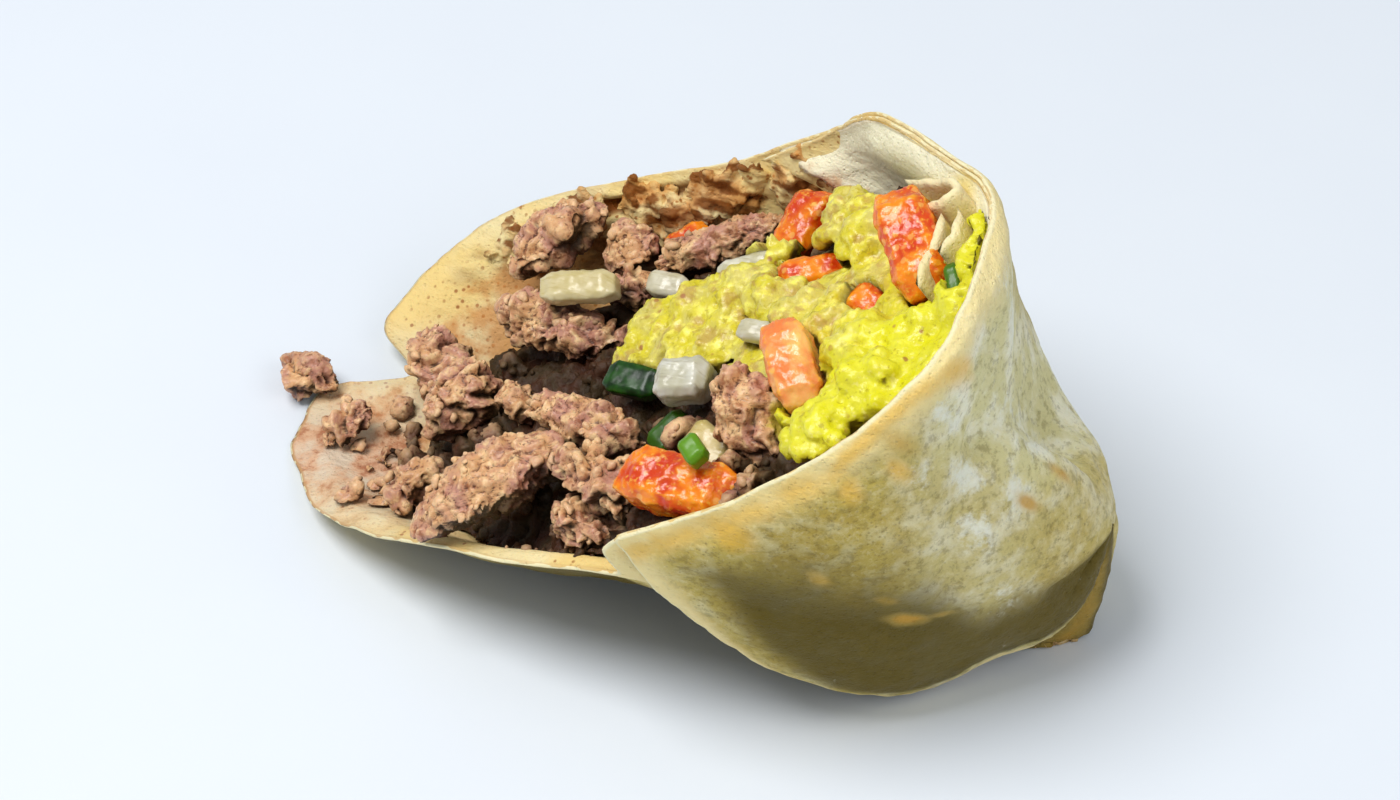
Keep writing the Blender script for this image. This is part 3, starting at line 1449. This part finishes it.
along, across, above = to_cut(points_of(guacamole))
write(guacamole, "bright", np.maximum(rise((along - 34.0) / 10.0), rise((-across - 8.0) / 8.0)))
settle(guacamole, ["guacamole"], guacamole_finish())
for mark in MARKS:
    write(fold, mark, np.full(len(fold.data.vertices), {"pale": 0.35, "from_rim": 9.0}.get(mark, 0.0)))
put = fold.data.attributes["side"].data
put.foreach_set("value", np.full(len(put), -1.0, np.float32))
settle(fold, ["tortilla_fold"], tortilla_look)

# ---------------------------------------------------------------- floor, light and camera

FLOOR_SIZE = 3.0
VIEW_AZIMUTH = 24.0
VIEW_ELEVATION = 44.0
VIEW_DISTANCE = 0.6
VIEW_CENTRE = (0.0065, -0.0065, 0.0349)
LENS = 116.0


def floor_finish():
    made = Finish("pale_table", Roughness=0.6)
    grain = made.noise(made.place(), 40.0)
    return made.finish(Base_Color=made.mix(grain, colour(225, 231, 239), colour(229, 235, 242)))


bpy.ops.object.select_all(action="DESELECT")
bpy.ops.mesh.primitive_plane_add(size=FLOOR_SIZE)
floor = bpy.context.active_object
floor.name = "floor"
floor.data.materials.append(floor_finish())


def softbox(name, place, size, watts, aim=(0.0, 0.0, 0.03)):
    bpy.ops.object.light_add(type="AREA", location=place)
    lamp = bpy.context.active_object
    lamp.name = name
    lamp.data.shape = "DISK"
    lamp.data.size = size
    lamp.data.energy = watts
    toward = Vector(aim) - Vector(place)
    lamp.rotation_euler = toward.to_track_quat("-Z", "Y").to_euler()
    return lamp


softbox("key_light", (-0.25, -0.22, 0.85), 0.5, 6.5)
softbox("fill_light", (0.7, -0.2, 0.65), 0.7, 2.2)

world = bpy.data.worlds.new("studio")
world.use_nodes = True
world.node_tree.nodes["Background"].inputs["Color"].default_value = (0.9, 0.95, 1.0, 1.0)
world.node_tree.nodes["Background"].inputs["Strength"].default_value = 0.36
bpy.context.scene.world = world
bpy.context.scene.view_settings.view_transform = "Standard"

azimuth, elevation = math.radians(VIEW_AZIMUTH), math.radians(VIEW_ELEVATION)
back = Vector(
    (
        math.sin(azimuth) * math.cos(elevation),
        -math.cos(azimuth) * math.cos(elevation),
        math.sin(elevation),
    )
)
bpy.ops.object.camera_add(location=Vector(VIEW_CENTRE) + VIEW_DISTANCE * back)
camera = bpy.context.active_object
camera.name = "camera"
camera.rotation_euler = (-back).to_track_quat("-Z", "Y").to_euler()
camera.data.lens = LENS
bpy.context.scene.camera = camera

================

## [Objective]
Please quote the data above in full, with no line missing.

## [Exercise result]
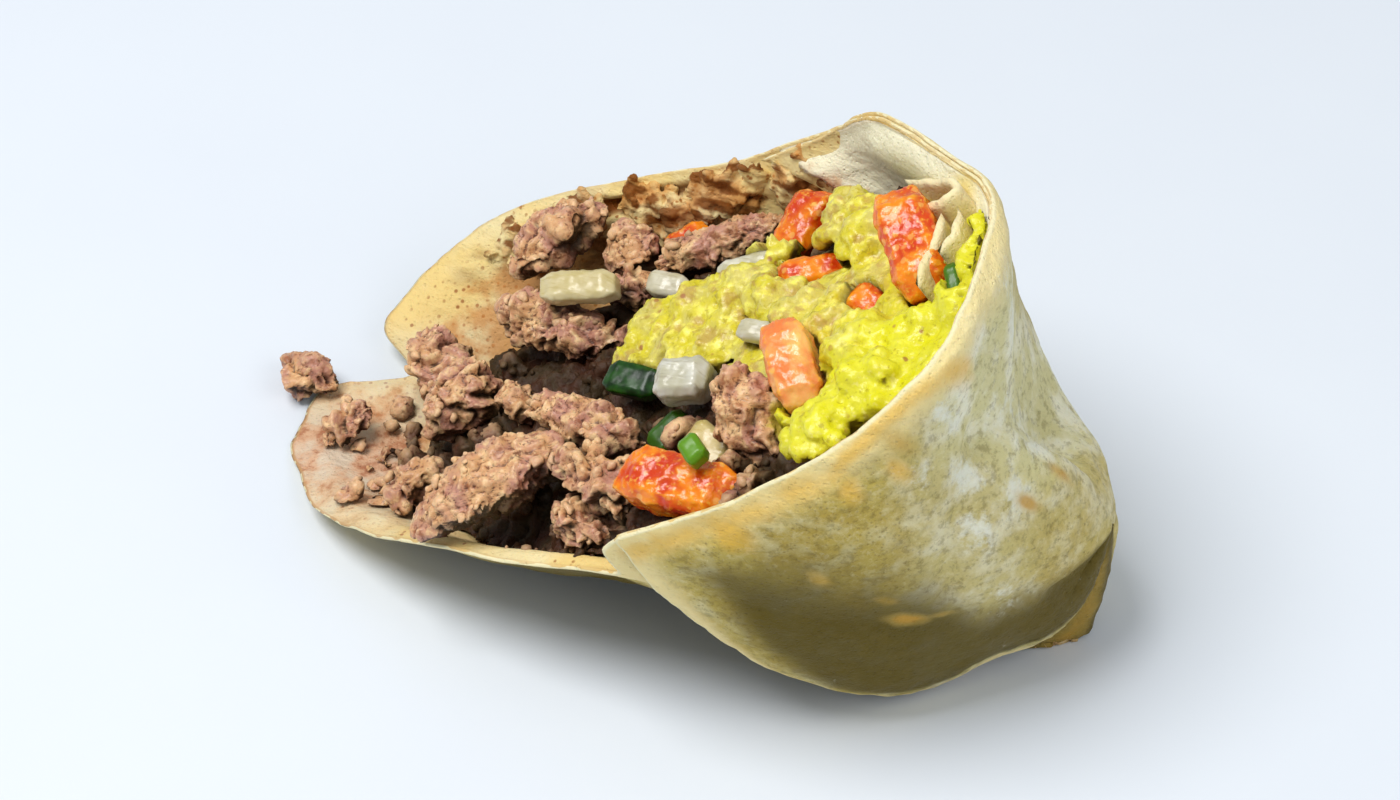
Keep writing the Blender script for this image. This is part 3, starting at line 1449. This part finishes it.
along, across, above = to_cut(points_of(guacamole))
write(guacamole, "bright", np.maximum(rise((along - 34.0) / 10.0), rise((-across - 8.0) / 8.0)))
settle(guacamole, ["guacamole"], guacamole_finish())
for mark in MARKS:
    write(fold, mark, np.full(len(fold.data.vertices), {"pale": 0.35, "from_rim": 9.0}.get(mark, 0.0)))
put = fold.data.attributes["side"].data
put.foreach_set("value", np.full(len(put), -1.0, np.float32))
settle(fold, ["tortilla_fold"], tortilla_look)

# ---------------------------------------------------------------- floor, light and camera

FLOOR_SIZE = 3.0
VIEW_AZIMUTH = 24.0
VIEW_ELEVATION = 44.0
VIEW_DISTANCE = 0.6
VIEW_CENTRE = (0.0065, -0.0065, 0.0349)
LENS = 116.0


def floor_finish():
    made = Finish("pale_table", Roughness=0.6)
    grain = made.noise(made.place(), 40.0)
    return made.finish(Base_Color=made.mix(grain, colour(225, 231, 239), colour(229, 235, 242)))


bpy.ops.object.select_all(action="DESELECT")
bpy.ops.mesh.primitive_plane_add(size=FLOOR_SIZE)
floor = bpy.context.active_object
floor.name = "floor"
floor.data.materials.append(floor_finish())


def softbox(name, place, size, watts, aim=(0.0, 0.0, 0.03)):
    bpy.ops.object.light_add(type="AREA", location=place)
    lamp = bpy.context.active_object
    lamp.name = name
    lamp.data.shape = "DISK"
    lamp.data.size = size
    lamp.data.energy = watts
    toward = Vector(aim) - Vector(place)
    lamp.rotation_euler = toward.to_track_quat("-Z", "Y").to_euler()
    return lamp


softbox("key_light", (-0.25, -0.22, 0.85), 0.5, 6.5)
softbox("fill_light", (0.7, -0.2, 0.65), 0.7, 2.2)

world = bpy.data.worlds.new("studio")
world.use_nodes = True
world.node_tree.nodes["Background"].inputs["Color"].default_value = (0.9, 0.95, 1.0, 1.0)
world.node_tree.nodes["Background"].inputs["Strength"].default_value = 0.36
bpy.context.scene.world = world
bpy.context.scene.view_settings.view_transform = "Standard"

azimuth, elevation = math.radians(VIEW_AZIMUTH), math.radians(VIEW_ELEVATION)
back = Vector(
    (
        math.sin(azimuth) * math.cos(elevation),
        -math.cos(azimuth) * math.cos(elevation),
        math.sin(elevation),
    )
)
bpy.ops.object.camera_add(location=Vector(VIEW_CENTRE) + VIEW_DISTANCE * back)
camera = bpy.context.active_object
camera.name = "camera"
camera.rotation_euler = (-back).to_track_quat("-Z", "Y").to_euler()
camera.data.lens = LENS
bpy.context.scene.camera = camera